** Stored data **
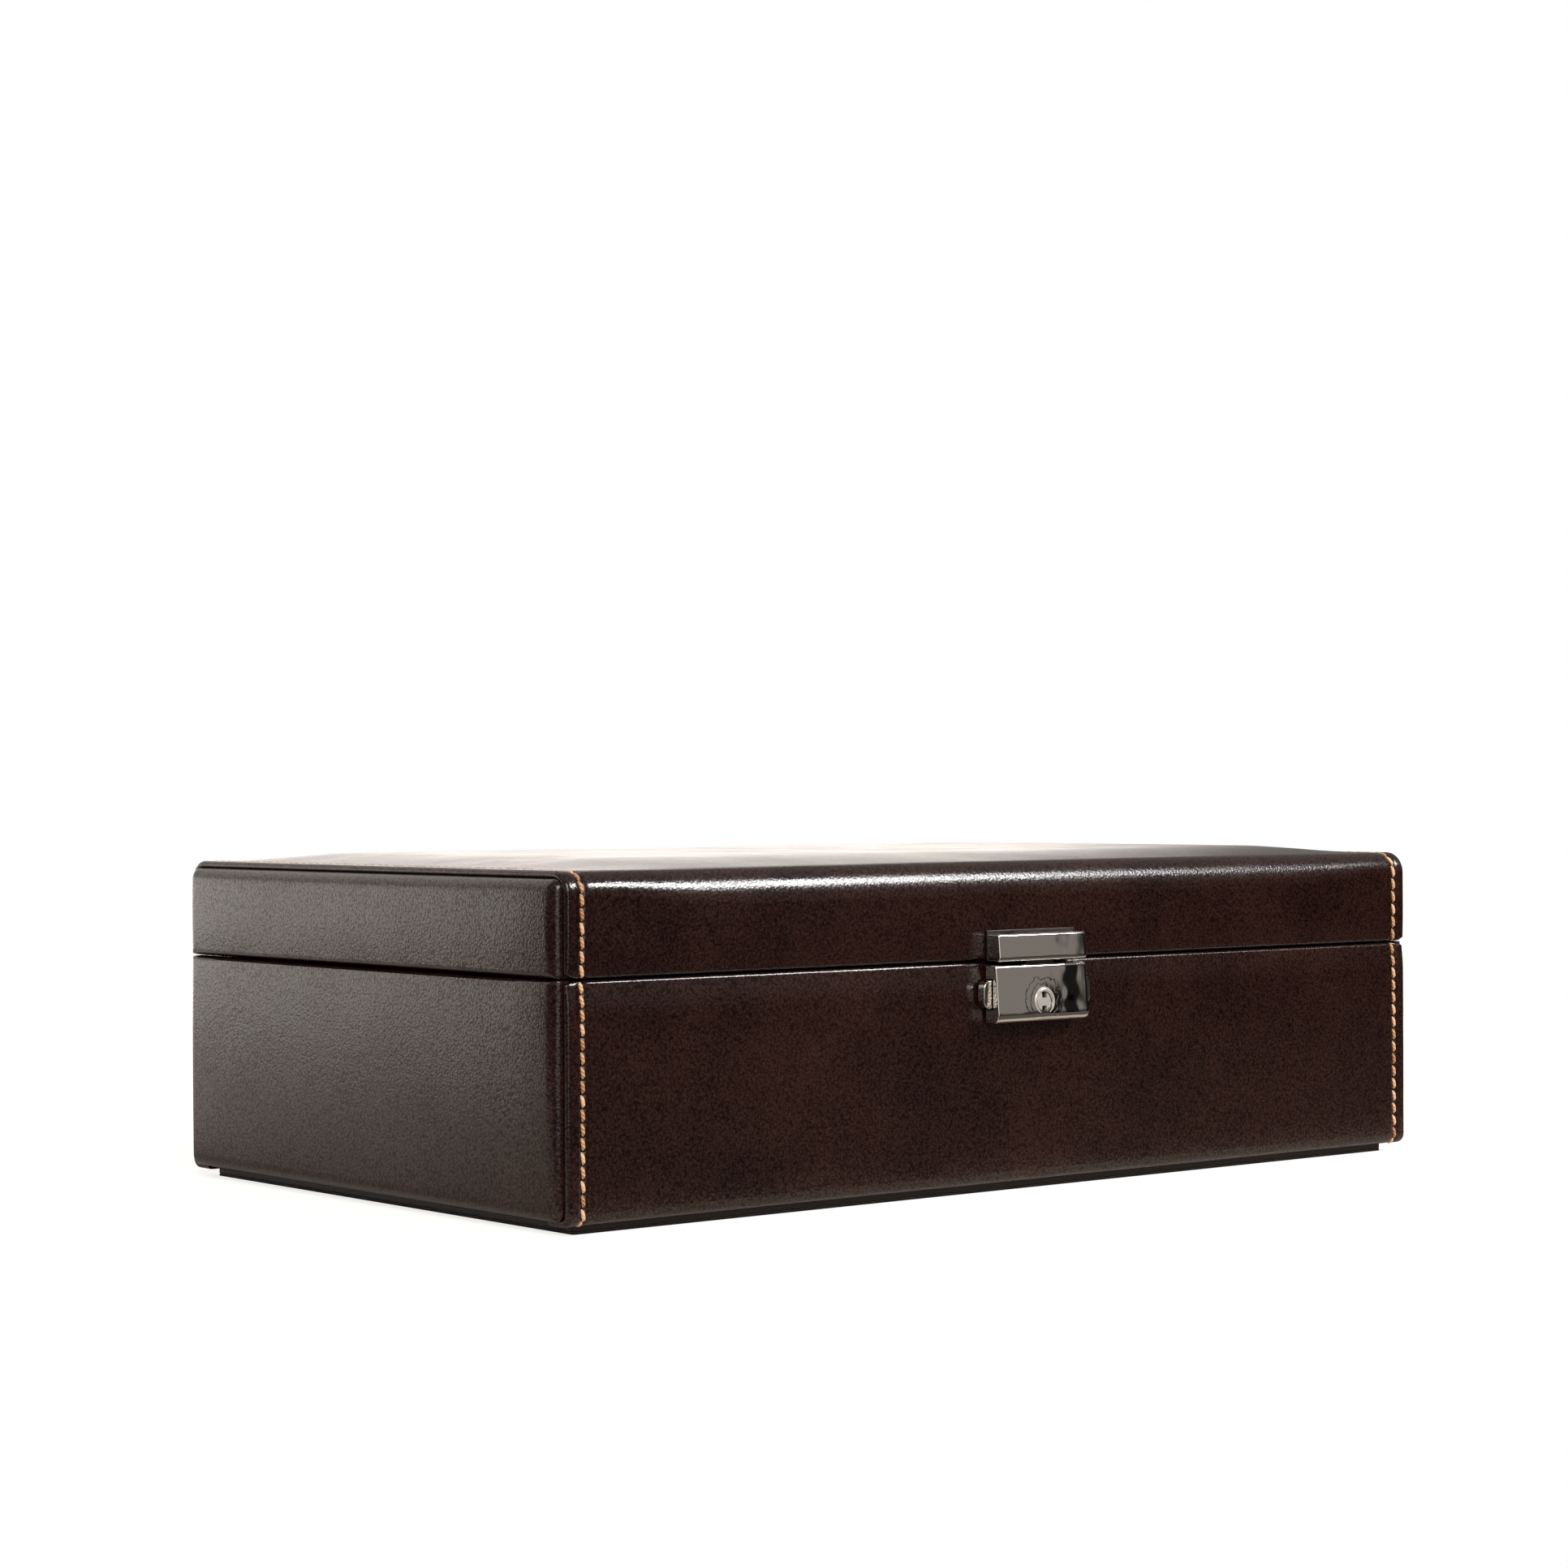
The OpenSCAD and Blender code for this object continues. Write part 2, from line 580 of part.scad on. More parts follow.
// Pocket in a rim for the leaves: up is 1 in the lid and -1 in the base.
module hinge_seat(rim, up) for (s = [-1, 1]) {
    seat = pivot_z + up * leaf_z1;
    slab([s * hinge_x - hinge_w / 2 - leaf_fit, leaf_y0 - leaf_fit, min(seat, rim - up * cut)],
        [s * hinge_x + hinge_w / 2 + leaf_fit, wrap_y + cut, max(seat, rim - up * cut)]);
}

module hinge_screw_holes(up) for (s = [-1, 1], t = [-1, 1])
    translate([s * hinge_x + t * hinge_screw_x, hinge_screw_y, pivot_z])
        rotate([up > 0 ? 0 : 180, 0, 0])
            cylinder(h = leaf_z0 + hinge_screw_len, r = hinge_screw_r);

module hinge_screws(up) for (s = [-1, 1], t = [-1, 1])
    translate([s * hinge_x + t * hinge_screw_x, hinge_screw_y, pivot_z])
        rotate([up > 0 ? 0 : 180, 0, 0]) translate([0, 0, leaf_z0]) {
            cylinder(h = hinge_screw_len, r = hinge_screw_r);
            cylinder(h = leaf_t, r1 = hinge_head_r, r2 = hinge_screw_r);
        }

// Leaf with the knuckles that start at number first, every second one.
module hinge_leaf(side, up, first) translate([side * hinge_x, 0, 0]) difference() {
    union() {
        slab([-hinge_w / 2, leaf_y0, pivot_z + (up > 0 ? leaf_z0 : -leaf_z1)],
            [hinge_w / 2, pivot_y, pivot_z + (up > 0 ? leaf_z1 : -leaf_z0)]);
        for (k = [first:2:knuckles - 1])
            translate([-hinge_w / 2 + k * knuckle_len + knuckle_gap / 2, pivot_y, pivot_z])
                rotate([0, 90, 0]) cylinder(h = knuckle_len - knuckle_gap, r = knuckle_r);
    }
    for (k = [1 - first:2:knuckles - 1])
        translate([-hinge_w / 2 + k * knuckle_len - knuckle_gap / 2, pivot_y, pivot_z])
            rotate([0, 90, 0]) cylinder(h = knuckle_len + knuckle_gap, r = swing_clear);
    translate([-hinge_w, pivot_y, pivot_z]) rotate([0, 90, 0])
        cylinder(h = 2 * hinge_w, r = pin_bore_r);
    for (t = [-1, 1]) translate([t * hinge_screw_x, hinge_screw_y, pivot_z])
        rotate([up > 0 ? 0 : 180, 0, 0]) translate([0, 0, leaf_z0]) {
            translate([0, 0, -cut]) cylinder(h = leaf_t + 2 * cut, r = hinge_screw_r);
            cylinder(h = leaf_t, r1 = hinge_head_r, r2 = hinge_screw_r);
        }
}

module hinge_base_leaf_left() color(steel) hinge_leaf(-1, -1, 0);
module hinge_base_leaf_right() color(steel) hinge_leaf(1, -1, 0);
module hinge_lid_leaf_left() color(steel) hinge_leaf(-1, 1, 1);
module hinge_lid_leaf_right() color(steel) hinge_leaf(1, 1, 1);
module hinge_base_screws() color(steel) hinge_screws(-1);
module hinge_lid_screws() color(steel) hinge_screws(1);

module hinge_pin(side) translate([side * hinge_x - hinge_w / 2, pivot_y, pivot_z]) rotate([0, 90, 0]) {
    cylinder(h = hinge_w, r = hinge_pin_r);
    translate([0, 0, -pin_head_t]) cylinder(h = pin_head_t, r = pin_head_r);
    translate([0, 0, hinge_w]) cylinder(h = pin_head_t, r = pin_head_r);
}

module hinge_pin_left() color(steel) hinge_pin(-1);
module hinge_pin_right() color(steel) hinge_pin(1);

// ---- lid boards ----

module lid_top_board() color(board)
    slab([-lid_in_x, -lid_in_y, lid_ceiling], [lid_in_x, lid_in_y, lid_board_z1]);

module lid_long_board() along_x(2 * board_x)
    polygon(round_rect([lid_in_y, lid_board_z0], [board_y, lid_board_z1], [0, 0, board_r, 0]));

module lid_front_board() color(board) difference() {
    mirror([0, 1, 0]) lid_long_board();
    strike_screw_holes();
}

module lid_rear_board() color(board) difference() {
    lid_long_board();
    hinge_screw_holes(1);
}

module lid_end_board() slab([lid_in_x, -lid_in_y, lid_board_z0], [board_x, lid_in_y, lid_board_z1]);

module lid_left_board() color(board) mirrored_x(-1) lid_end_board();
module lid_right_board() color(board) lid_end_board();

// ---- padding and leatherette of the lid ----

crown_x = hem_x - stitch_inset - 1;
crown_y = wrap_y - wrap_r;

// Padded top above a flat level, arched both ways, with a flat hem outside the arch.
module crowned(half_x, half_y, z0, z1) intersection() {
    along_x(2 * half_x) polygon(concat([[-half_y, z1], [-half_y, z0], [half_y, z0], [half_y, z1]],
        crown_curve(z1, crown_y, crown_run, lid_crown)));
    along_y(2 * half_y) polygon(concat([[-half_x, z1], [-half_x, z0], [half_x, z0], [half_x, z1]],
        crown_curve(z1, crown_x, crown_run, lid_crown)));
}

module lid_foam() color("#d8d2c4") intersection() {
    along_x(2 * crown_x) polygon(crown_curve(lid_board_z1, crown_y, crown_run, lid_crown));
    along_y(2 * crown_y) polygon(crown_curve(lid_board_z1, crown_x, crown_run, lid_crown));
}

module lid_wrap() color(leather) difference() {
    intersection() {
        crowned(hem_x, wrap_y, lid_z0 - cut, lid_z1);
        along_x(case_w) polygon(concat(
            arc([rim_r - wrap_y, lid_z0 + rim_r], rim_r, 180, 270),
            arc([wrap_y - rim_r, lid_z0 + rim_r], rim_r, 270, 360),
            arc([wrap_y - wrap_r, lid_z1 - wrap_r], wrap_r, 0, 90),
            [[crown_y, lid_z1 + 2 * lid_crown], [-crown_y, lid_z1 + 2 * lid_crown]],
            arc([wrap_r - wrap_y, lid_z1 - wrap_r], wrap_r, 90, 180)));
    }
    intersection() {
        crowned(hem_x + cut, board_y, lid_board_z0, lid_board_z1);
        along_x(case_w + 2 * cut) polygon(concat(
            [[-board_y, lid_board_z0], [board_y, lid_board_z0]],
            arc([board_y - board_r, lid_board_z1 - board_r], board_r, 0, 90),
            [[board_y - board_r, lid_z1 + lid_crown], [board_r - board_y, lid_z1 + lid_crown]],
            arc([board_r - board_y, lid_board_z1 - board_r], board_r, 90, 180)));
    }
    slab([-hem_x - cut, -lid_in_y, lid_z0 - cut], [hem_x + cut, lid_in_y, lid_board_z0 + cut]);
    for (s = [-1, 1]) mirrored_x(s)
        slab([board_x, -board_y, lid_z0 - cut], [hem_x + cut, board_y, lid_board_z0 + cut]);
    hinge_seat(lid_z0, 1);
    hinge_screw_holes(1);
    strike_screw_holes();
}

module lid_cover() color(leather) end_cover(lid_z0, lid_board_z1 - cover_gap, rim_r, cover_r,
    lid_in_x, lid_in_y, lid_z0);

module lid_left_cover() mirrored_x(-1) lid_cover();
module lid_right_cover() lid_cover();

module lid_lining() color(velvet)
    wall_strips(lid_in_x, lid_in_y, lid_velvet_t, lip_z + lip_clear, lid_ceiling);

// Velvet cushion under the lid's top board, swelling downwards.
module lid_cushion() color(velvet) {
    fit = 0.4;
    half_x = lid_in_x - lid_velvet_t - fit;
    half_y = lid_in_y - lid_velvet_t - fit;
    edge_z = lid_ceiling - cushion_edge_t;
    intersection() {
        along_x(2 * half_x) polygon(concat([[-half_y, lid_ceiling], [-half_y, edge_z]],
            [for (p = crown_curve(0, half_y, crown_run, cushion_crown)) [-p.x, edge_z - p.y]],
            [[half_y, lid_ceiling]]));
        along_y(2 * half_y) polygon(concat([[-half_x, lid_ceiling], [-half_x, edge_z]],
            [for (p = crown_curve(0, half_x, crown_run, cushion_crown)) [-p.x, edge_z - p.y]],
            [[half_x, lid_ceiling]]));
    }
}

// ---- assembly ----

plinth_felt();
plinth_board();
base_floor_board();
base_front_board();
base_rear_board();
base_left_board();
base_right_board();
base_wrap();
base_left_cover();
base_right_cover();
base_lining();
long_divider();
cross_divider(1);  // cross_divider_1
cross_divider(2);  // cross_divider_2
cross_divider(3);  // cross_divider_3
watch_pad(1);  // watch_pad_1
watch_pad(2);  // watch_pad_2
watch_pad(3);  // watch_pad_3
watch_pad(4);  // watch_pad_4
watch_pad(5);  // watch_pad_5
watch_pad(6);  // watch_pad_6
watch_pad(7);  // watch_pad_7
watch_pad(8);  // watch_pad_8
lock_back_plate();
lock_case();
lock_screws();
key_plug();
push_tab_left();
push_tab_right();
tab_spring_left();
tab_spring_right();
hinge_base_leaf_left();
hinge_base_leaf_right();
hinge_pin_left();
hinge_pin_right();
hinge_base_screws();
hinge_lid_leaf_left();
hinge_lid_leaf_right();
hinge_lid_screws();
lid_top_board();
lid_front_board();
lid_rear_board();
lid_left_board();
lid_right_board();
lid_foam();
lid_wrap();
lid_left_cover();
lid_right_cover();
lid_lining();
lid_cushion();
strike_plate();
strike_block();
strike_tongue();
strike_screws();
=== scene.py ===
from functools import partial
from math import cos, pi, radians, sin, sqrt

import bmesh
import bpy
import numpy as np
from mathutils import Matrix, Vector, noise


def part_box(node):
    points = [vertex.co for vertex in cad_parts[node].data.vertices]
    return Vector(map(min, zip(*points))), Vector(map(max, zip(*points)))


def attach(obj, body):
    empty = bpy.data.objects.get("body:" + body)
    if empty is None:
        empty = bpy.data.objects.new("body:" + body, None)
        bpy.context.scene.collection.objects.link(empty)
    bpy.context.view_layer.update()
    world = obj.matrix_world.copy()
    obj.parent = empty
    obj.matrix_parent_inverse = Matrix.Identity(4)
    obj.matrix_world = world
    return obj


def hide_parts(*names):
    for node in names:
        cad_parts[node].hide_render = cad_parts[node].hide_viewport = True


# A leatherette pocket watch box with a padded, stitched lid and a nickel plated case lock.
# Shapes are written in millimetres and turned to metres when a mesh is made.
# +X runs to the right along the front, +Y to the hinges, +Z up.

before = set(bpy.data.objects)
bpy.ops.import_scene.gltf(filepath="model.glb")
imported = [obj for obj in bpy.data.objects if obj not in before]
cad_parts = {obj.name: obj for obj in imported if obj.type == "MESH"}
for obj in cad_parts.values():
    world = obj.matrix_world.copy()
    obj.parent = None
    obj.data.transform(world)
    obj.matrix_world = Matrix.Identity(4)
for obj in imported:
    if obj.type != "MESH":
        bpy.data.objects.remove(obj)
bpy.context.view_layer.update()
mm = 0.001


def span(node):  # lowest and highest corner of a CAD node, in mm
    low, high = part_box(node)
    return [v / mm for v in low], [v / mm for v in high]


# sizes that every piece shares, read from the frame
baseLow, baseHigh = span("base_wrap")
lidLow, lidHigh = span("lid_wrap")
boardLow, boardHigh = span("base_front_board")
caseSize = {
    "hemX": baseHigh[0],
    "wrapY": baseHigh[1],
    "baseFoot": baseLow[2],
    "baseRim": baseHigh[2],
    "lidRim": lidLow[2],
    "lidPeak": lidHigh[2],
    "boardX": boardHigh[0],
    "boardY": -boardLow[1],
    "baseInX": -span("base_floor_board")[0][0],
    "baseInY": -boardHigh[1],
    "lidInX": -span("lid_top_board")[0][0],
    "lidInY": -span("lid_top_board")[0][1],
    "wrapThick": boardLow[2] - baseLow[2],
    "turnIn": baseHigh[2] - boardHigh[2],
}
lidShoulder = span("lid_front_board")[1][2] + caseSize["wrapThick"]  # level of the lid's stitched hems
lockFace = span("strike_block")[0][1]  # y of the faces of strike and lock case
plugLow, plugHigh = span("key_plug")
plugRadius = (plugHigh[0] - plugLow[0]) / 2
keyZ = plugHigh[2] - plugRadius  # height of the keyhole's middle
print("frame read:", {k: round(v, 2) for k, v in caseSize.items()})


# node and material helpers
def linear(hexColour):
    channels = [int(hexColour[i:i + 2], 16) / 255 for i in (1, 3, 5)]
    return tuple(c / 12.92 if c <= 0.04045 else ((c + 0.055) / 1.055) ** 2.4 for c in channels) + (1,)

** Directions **
Transcribe the lines above from the one with "obj.matrix_world = Matrix.Identity(4)" through the one with "round(v, 2) for". Include both ends and leave out every other line.

** Complete output **
    obj.matrix_world = Matrix.Identity(4)
for obj in imported:
    if obj.type != "MESH":
        bpy.data.objects.remove(obj)
bpy.context.view_layer.update()
mm = 0.001


def span(node):  # lowest and highest corner of a CAD node, in mm
    low, high = part_box(node)
    return [v / mm for v in low], [v / mm for v in high]


# sizes that every piece shares, read from the frame
baseLow, baseHigh = span("base_wrap")
lidLow, lidHigh = span("lid_wrap")
boardLow, boardHigh = span("base_front_board")
caseSize = {
    "hemX": baseHigh[0],
    "wrapY": baseHigh[1],
    "baseFoot": baseLow[2],
    "baseRim": baseHigh[2],
    "lidRim": lidLow[2],
    "lidPeak": lidHigh[2],
    "boardX": boardHigh[0],
    "boardY": -boardLow[1],
    "baseInX": -span("base_floor_board")[0][0],
    "baseInY": -boardHigh[1],
    "lidInX": -span("lid_top_board")[0][0],
    "lidInY": -span("lid_top_board")[0][1],
    "wrapThick": boardLow[2] - baseLow[2],
    "turnIn": baseHigh[2] - boardHigh[2],
}
lidShoulder = span("lid_front_board")[1][2] + caseSize["wrapThick"]  # level of the lid's stitched hems
lockFace = span("strike_block")[0][1]  # y of the faces of strike and lock case
plugLow, plugHigh = span("key_plug")
plugRadius = (plugHigh[0] - plugLow[0]) / 2
keyZ = plugHigh[2] - plugRadius  # height of the keyhole's middle
print("frame read:", {k: round(v, 2) for k, v in caseSize.items()})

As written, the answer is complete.